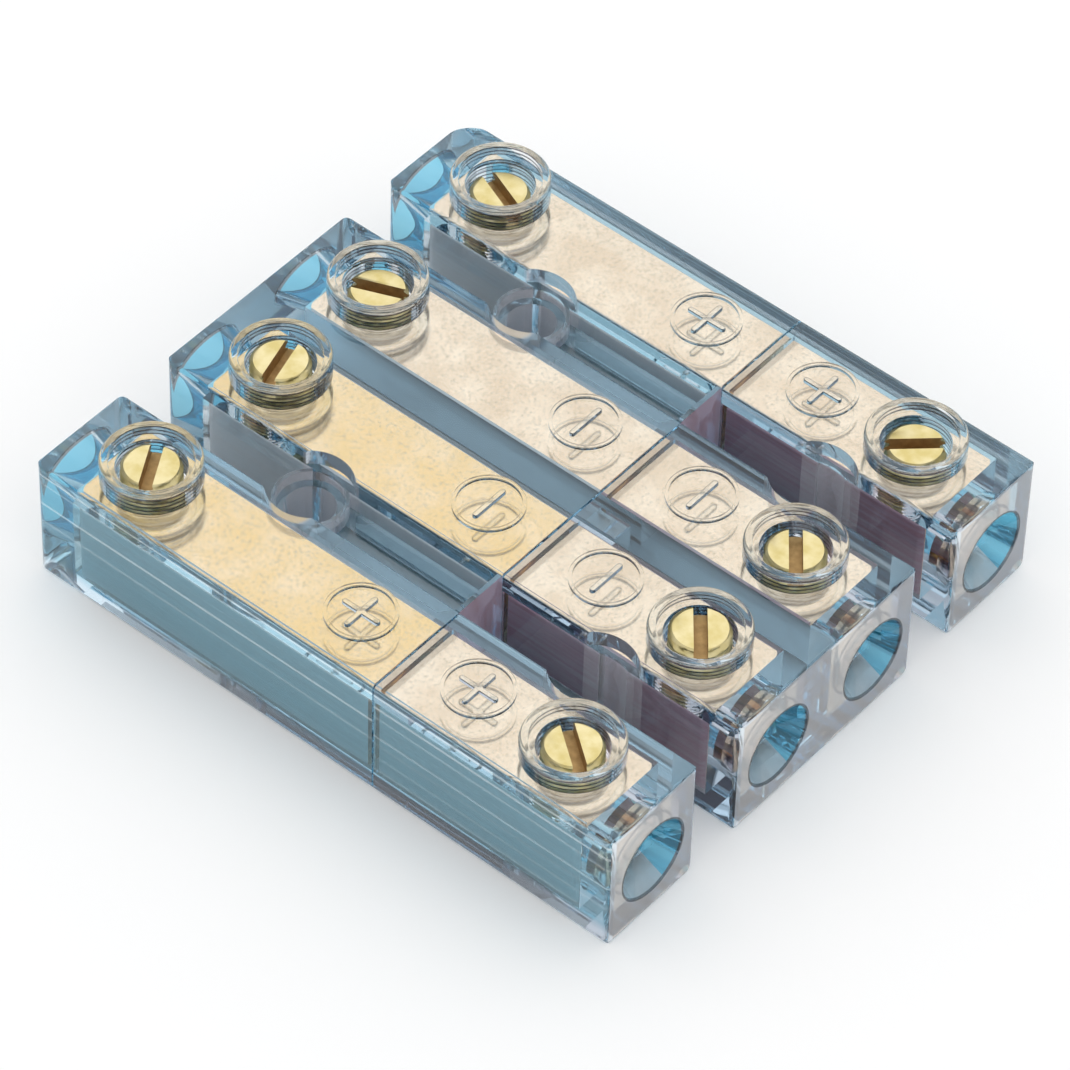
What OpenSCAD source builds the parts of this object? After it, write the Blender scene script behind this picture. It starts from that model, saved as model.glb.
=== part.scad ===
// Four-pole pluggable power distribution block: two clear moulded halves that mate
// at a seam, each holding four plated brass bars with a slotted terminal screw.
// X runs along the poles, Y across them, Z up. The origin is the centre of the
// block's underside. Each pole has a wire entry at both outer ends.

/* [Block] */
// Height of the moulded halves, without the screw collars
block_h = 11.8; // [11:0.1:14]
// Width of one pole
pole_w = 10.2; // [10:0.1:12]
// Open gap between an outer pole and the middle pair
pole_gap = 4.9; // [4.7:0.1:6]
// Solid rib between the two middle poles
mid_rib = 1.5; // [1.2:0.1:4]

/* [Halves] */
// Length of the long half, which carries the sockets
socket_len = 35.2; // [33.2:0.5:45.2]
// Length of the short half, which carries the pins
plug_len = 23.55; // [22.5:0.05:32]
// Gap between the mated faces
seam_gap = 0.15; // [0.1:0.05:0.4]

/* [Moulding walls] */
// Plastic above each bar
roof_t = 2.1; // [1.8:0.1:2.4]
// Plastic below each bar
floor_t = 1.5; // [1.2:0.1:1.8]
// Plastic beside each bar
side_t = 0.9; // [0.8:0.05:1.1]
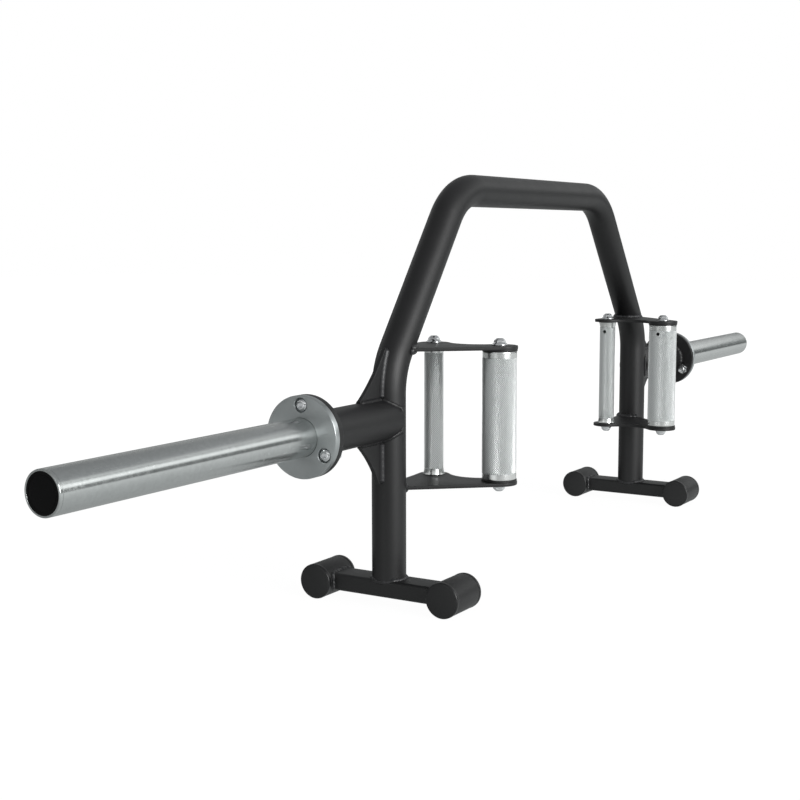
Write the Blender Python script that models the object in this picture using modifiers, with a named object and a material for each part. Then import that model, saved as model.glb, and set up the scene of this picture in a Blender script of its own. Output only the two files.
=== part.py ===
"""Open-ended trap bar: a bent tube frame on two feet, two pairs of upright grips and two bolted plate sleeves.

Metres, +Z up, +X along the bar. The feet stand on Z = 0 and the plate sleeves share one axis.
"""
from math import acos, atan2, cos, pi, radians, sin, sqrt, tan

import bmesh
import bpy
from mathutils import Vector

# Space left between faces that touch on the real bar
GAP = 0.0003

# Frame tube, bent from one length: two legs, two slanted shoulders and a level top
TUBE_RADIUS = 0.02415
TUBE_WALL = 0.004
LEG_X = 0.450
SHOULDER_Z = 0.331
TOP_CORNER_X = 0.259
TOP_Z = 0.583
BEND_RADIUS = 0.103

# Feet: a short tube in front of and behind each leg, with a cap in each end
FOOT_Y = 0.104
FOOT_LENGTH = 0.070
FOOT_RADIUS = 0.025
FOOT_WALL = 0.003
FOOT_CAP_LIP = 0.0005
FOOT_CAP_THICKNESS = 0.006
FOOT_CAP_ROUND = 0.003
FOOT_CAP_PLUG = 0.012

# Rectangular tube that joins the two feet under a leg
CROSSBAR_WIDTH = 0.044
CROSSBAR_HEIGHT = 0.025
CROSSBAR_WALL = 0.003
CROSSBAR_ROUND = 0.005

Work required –
Extract each line of the material exactly as it stands.

Correct output –
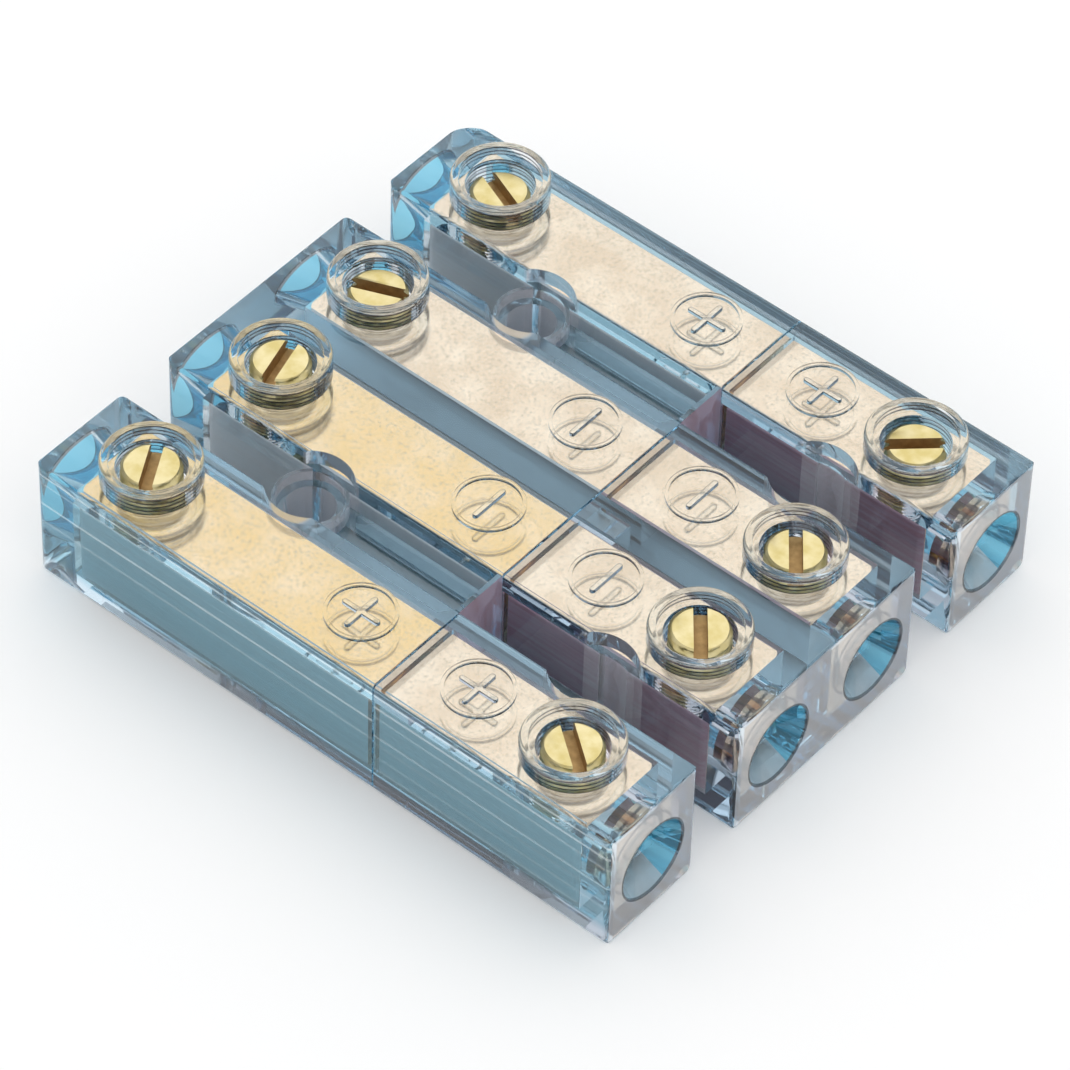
What OpenSCAD source builds the parts of this object? After it, write the Blender scene script behind this picture. It starts from that model, saved as model.glb.
=== part.scad ===
// Four-pole pluggable power distribution block: two clear moulded halves that mate
// at a seam, each holding four plated brass bars with a slotted terminal screw.
// X runs along the poles, Y across them, Z up. The origin is the centre of the
// block's underside. Each pole has a wire entry at both outer ends.

/* [Block] */
// Height of the moulded halves, without the screw collars
block_h = 11.8; // [11:0.1:14]
// Width of one pole
pole_w = 10.2; // [10:0.1:12]
// Open gap between an outer pole and the middle pair
pole_gap = 4.9; // [4.7:0.1:6]
// Solid rib between the two middle poles
mid_rib = 1.5; // [1.2:0.1:4]

/* [Halves] */
// Length of the long half, which carries the sockets
socket_len = 35.2; // [33.2:0.5:45.2]
// Length of the short half, which carries the pins
plug_len = 23.55; // [22.5:0.05:32]
// Gap between the mated faces
seam_gap = 0.15; // [0.1:0.05:0.4]

/* [Moulding walls] */
// Plastic above each bar
roof_t = 2.1; // [1.8:0.1:2.4]
// Plastic below each bar
floor_t = 1.5; // [1.2:0.1:1.8]
// Plastic beside each bar
side_t = 0.9; // [0.8:0.05:1.1]
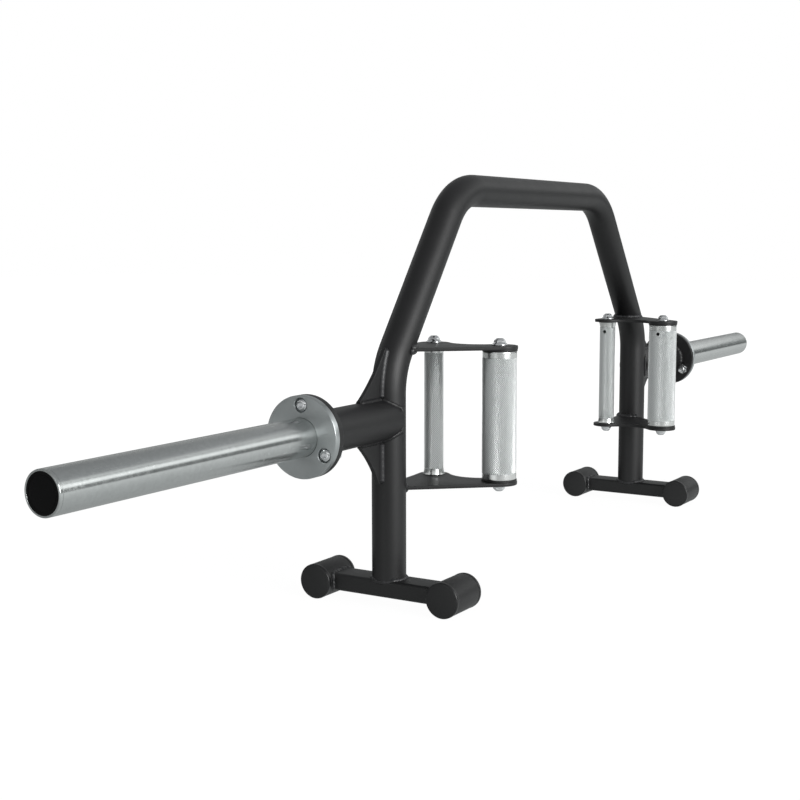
Write the Blender Python script that models the object in this picture using modifiers, with a named object and a material for each part. Then import that model, saved as model.glb, and set up the scene of this picture in a Blender script of its own. Output only the two files.
=== part.py ===
"""Open-ended trap bar: a bent tube frame on two feet, two pairs of upright grips and two bolted plate sleeves.

Metres, +Z up, +X along the bar. The feet stand on Z = 0 and the plate sleeves share one axis.
"""
from math import acos, atan2, cos, pi, radians, sin, sqrt, tan

import bmesh
import bpy
from mathutils import Vector

# Space left between faces that touch on the real bar
GAP = 0.0003

# Frame tube, bent from one length: two legs, two slanted shoulders and a level top
TUBE_RADIUS = 0.02415
TUBE_WALL = 0.004
LEG_X = 0.450
SHOULDER_Z = 0.331
TOP_CORNER_X = 0.259
TOP_Z = 0.583
BEND_RADIUS = 0.103

# Feet: a short tube in front of and behind each leg, with a cap in each end
FOOT_Y = 0.104
FOOT_LENGTH = 0.070
FOOT_RADIUS = 0.025
FOOT_WALL = 0.003
FOOT_CAP_LIP = 0.0005
FOOT_CAP_THICKNESS = 0.006
FOOT_CAP_ROUND = 0.003
FOOT_CAP_PLUG = 0.012

# Rectangular tube that joins the two feet under a leg
CROSSBAR_WIDTH = 0.044
CROSSBAR_HEIGHT = 0.025
CROSSBAR_WALL = 0.003
CROSSBAR_ROUND = 0.005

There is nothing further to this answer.